The exercise:
Check the listing below for lines with the word "that" and say how many there are, with nothing but the number.

Stored rows:
....................

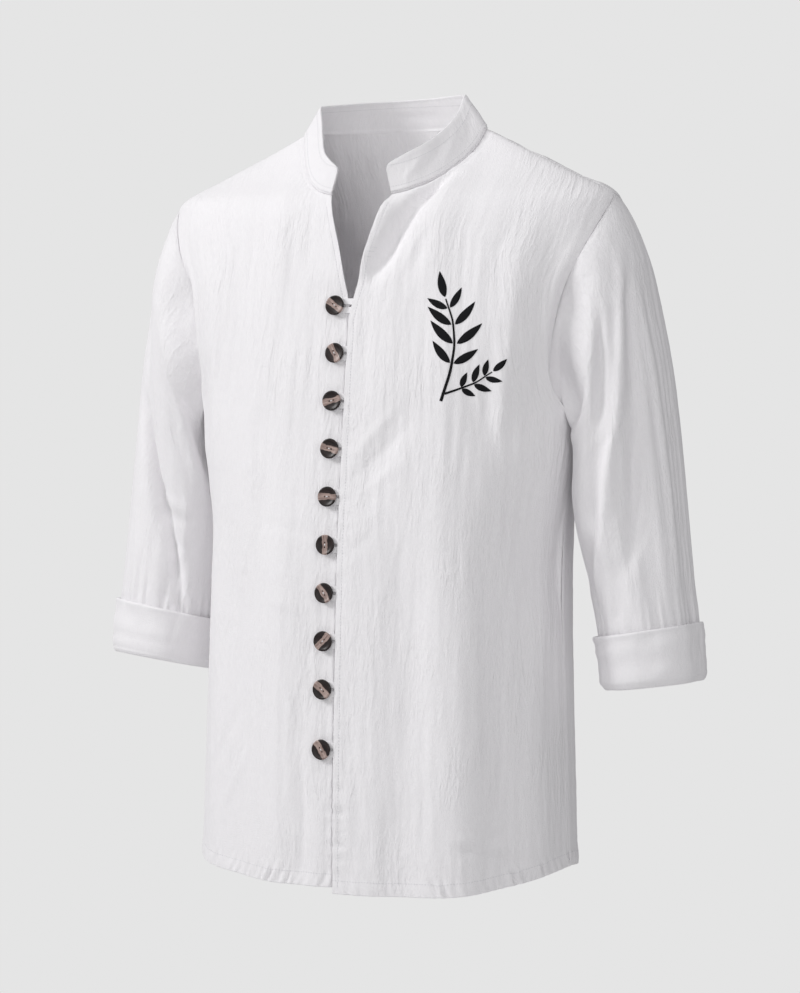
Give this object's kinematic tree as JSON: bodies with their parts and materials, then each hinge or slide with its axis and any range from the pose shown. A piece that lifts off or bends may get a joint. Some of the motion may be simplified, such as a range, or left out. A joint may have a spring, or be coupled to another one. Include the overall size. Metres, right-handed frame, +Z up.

....................

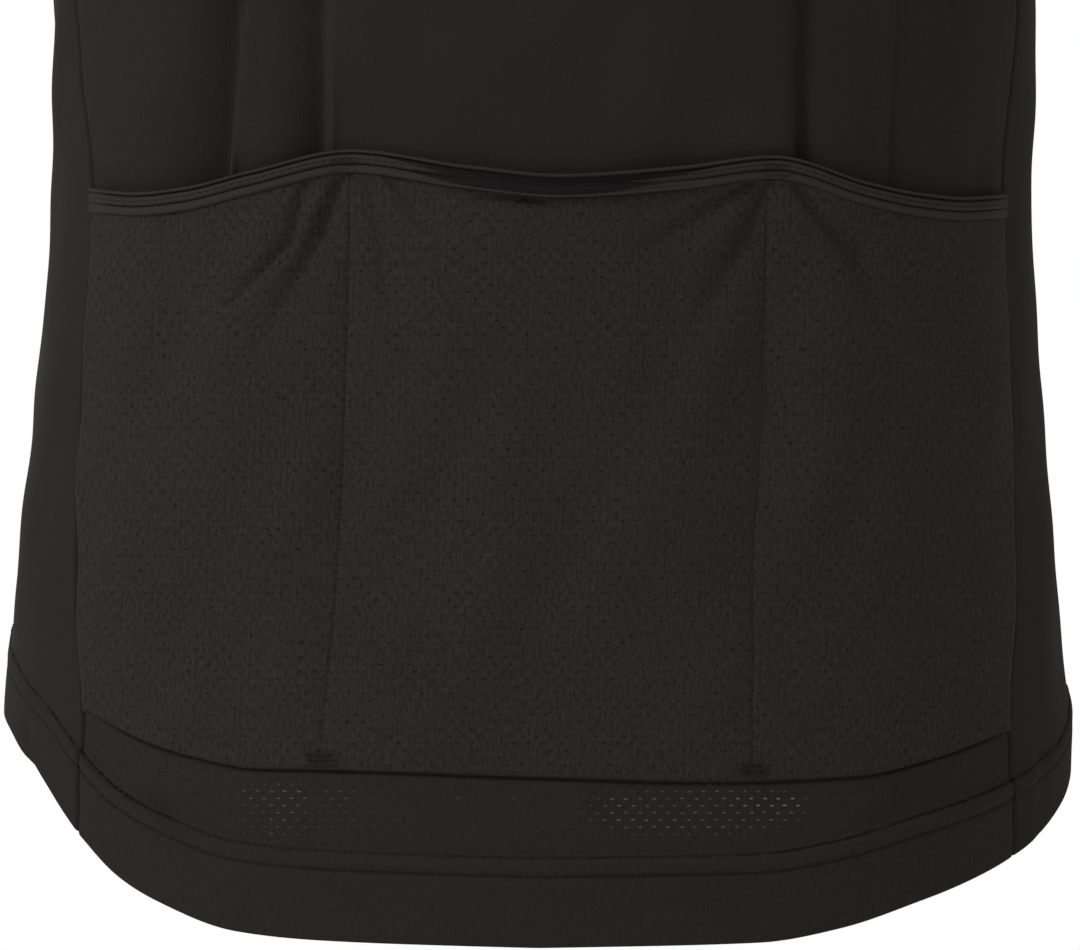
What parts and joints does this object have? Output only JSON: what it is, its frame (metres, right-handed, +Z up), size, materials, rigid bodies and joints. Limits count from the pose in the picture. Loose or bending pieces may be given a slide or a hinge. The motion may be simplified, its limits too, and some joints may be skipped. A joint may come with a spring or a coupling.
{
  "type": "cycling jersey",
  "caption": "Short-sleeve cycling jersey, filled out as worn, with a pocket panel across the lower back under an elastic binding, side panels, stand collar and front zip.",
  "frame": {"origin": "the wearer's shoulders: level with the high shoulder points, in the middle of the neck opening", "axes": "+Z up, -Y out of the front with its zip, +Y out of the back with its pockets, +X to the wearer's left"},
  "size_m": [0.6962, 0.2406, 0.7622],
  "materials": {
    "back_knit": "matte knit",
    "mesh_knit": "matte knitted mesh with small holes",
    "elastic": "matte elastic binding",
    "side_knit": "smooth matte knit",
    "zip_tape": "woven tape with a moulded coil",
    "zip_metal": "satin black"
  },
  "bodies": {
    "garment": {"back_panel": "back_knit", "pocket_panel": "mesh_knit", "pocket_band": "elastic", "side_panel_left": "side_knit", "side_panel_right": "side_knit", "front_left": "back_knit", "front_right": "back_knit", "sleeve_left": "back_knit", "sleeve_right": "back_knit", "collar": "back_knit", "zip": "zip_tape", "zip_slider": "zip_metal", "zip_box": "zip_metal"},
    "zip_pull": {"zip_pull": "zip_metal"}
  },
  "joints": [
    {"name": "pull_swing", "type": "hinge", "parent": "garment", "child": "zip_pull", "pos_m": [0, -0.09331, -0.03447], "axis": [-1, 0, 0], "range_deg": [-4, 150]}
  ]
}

....................

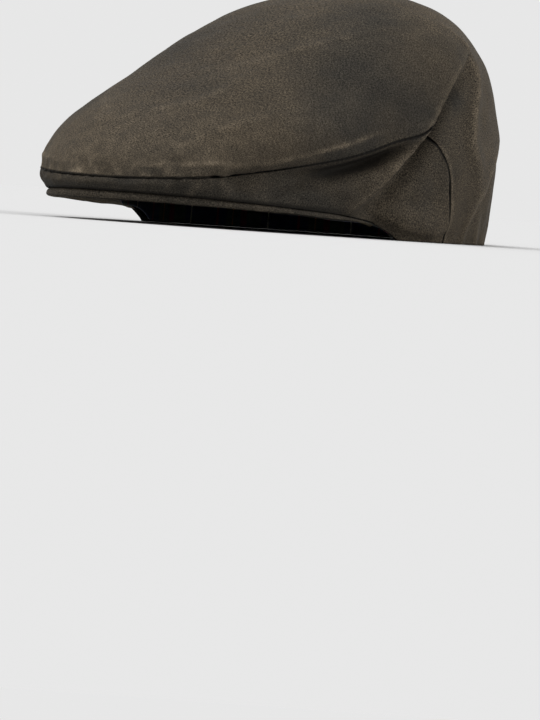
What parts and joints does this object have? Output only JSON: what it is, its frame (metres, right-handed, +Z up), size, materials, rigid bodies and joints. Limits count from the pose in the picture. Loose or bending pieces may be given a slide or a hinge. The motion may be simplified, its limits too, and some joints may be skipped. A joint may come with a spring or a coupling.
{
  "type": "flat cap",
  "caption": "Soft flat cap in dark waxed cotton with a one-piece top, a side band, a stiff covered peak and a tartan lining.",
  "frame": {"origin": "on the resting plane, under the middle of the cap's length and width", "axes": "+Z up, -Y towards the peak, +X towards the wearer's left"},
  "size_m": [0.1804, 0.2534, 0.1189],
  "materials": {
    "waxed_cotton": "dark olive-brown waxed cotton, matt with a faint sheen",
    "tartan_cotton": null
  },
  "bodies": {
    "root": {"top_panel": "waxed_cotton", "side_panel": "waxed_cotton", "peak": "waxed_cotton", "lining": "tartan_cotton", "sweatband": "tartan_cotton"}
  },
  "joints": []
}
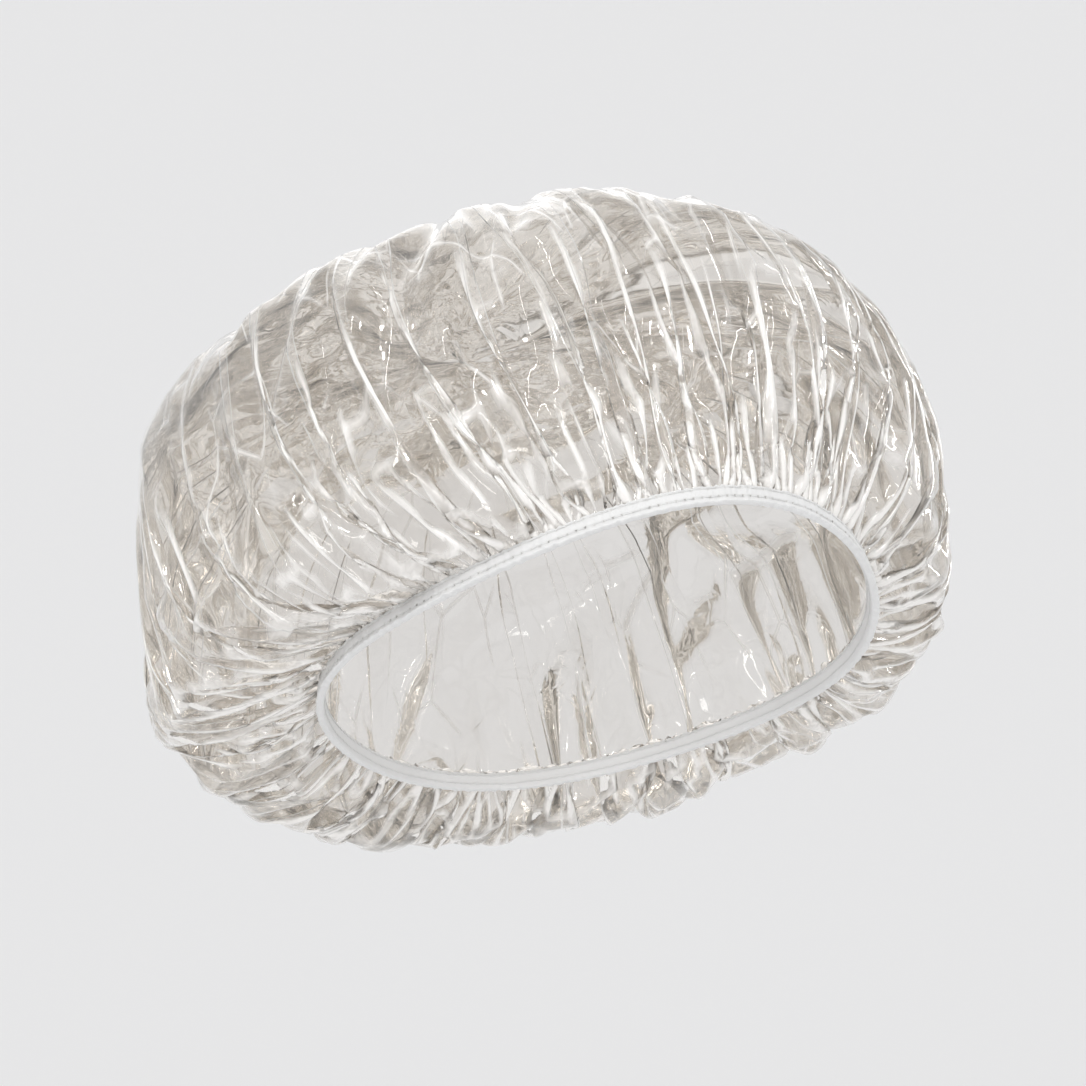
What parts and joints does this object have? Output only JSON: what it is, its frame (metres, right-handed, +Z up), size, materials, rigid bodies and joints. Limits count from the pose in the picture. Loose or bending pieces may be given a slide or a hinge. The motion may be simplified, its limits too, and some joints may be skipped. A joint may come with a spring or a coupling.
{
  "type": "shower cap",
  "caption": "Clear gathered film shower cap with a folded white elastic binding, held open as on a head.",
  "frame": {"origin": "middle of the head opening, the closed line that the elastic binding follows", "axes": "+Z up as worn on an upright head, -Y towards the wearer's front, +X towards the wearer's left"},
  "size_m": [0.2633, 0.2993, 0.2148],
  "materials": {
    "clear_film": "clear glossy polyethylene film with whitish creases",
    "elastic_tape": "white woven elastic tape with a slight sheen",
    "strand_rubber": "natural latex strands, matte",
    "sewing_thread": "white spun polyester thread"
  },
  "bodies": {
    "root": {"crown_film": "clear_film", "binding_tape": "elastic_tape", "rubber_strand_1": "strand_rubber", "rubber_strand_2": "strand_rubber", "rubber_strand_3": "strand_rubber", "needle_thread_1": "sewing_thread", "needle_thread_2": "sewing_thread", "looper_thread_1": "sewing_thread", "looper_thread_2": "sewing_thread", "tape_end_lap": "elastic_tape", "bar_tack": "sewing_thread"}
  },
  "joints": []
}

....................

Output of the exercise:
2